Friday, June 1, 2018

Friday Feature: Attachment, Resilience and Immigration

As a parent, former school counselor and instructor of developmental psychology, I am horrified and heartbroken by the policy of separating immigrant children from their parents. As the battle rages over who started it, who prolonged it and who thinks everyone involved is a criminal, I'm sure of only one thing.

It needs to stop.

Not only is the penalty that these children are paying for a crime they didn't commit much too steep, but they -- and we -- will pay the price for this in the future as well. The connections children form with their parents lay the groundwork for future relationships -- how they interact with everyone around them from childhood onwards. A child who learns to trust and who grows up learning that when things go wrong, they can seek out a parent for comfort has a better chance of becoming a healthy, compassionate person -- and parent -- than one whose life has not provided him with these opportunities.

Think I'm a bleeding heart liberal? On this subject, I may be guilty as charged, but I have decades of psychological research to back me up. Mary Ainsworth's Strange Situation, referenced in this great New York Times piece by Kate Murphy, provided clear evidence that handing a child over to a stranger for safekeeping is, from the child's perspective, nowhere near the same thing as being comforted and cared for by a parent.

Research on resilience begs to differ with this cruel policy as well. The #1 thing that helps kids bounce back after hardship? The same touchstone attachment researchers cite -- a nurturing relationship with a significant adult, usually a parent.

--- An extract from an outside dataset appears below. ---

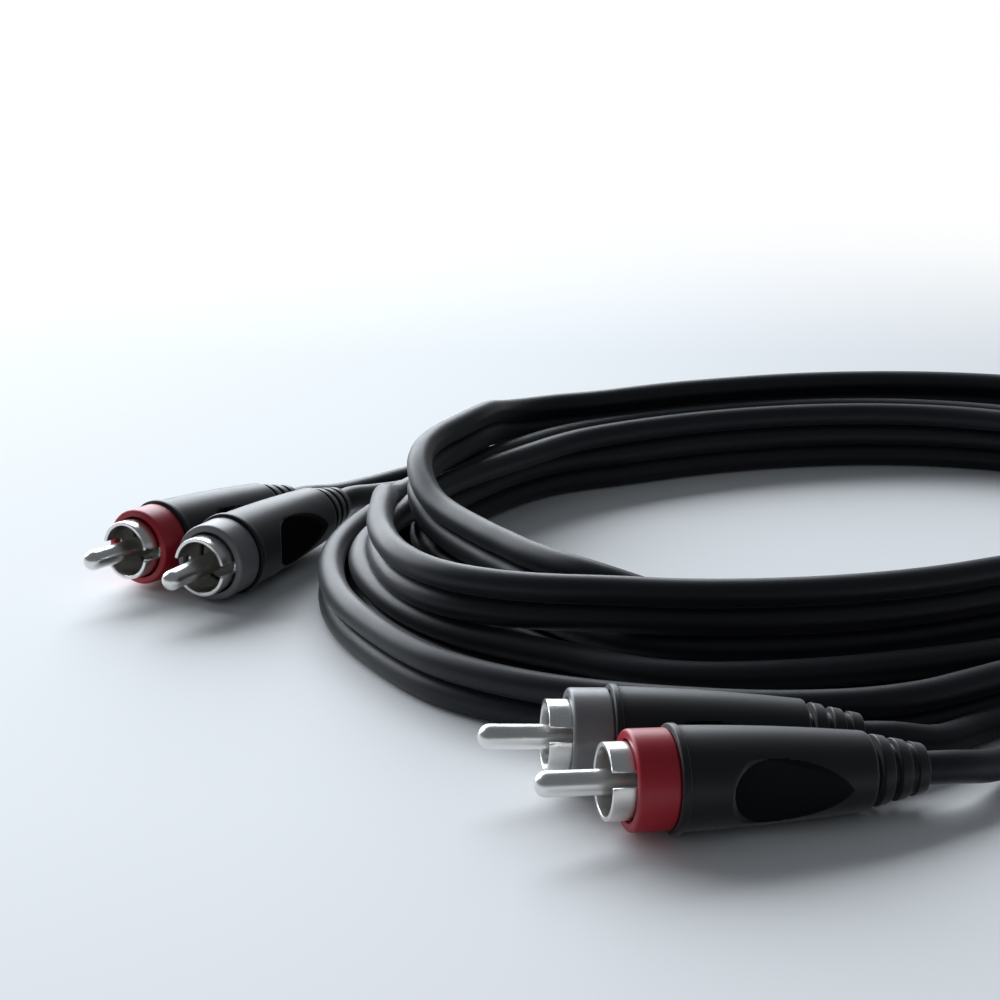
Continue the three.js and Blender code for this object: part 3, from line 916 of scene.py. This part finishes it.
UPPER_TURN = stations(
    (74, 11.6), (50, 11.8), (20, 12.0), (350, 13.2), (335, 14.4), (320, 15.2, 7.0), (305, 15.4, 11.0),
    (295, 15.2, 12.6), (275, 15.8, 12.6), (263, 16.6, 12.6), (257, 16.3, 12.6), (246, 16.3, 12.6),
    (235, 16.1, 12.6), (216, 15.1, 12.6), (211, 13.7, 12.6), (206, 12.1, 12.6), (200.7, 10.6, 12.6),
    (195.4, 9.4, 12.6), (190.4, 8.4, 12.6), (180, 8.6, 12.6), (172, 9.4, 12.6), (164, 9.9, 12.6),
    (156, 10.2, 12.6), (150, 10.1, 12.6), (144, 9.8, 11.6, 45), (138, 9.5, 10.5, 0),
    (129, 9.6, 10.5, 0), (120, 10.2, 10.5, 0), (115, 10.4, 10.5, 0), (110, 10.2, 10.5, 0),
    (105.6, 9.4, 10.5, 0), (101, 8.6, 10.5, 0), (96.7, 8.6, 10.5, 0), (92, 8.9, 10.5, 0),
)
TOP_TURN = stations(
    (74, 9.6, 10.5, 0), (50, 10.4, 10.5, 0), (22, 12.4, 10.5, 0), (6, 16.6, 10.4, 45), (352, 18.2, 7.6),
    (338, 18.8, 4.2), (320, 19.5), (302, 19.8), (280, 20.4), (263, 21.3), (245, 20.8), (236, 21.0, 5.2),
    (226, 21.6, 8.6), (216, 21.2, 11.4), (209, 21.4, 12.6), (203, 22.6, 12.6), (196, 23.8, 12.6),
    (185, 25.0, 12.6), (171.6, 24.3, 12.6), (160.3, 21.9, 12.6), (155, 19.6, 12.7), (151.6, 17.8, 13.4),
    (148, 16.0, 14.6), (144, 14.2, 15.9), (140, 12.9, 16.7), (134, 11.3, 16.8), (129.6, 10.2, 16.8),
    (125, 9.7, 16.8), (120, 9.3, 16.9), (116, 7.6, 16.9), (112, 5.2, 16.0), (108, 2.5, 14.3),
    (104, 0.2, 13.1), (100.3, -0.4, 12.9), (96, 1.0, 12.6), (92, 2.35, 12.6),
)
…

Please understand, I'm not saying that foster parents and adoptive parents cannot adequately care for children and develop deep, nurturing relationships with the children they have chosen to love and raise; these situations are entirely different from the disaster that is taking place daily in this country as children are ripped from their parents' arms. It takes a special kind of heartlessness to rip a sobbing, screaming child from the arms of his or her parents and, as if that's not enough cruelty for one day, to enter them into a "system" that has inadequate methods for checking in on the welfare of these innocent victims in the war on immigration.

Next Friday, I will return to a "regular" Friday Feature. But today...I just couldn't let this go.

Read Kate Murphy's piece. Please. And call your representative.

If we aren't willing to protect children, what have we come to?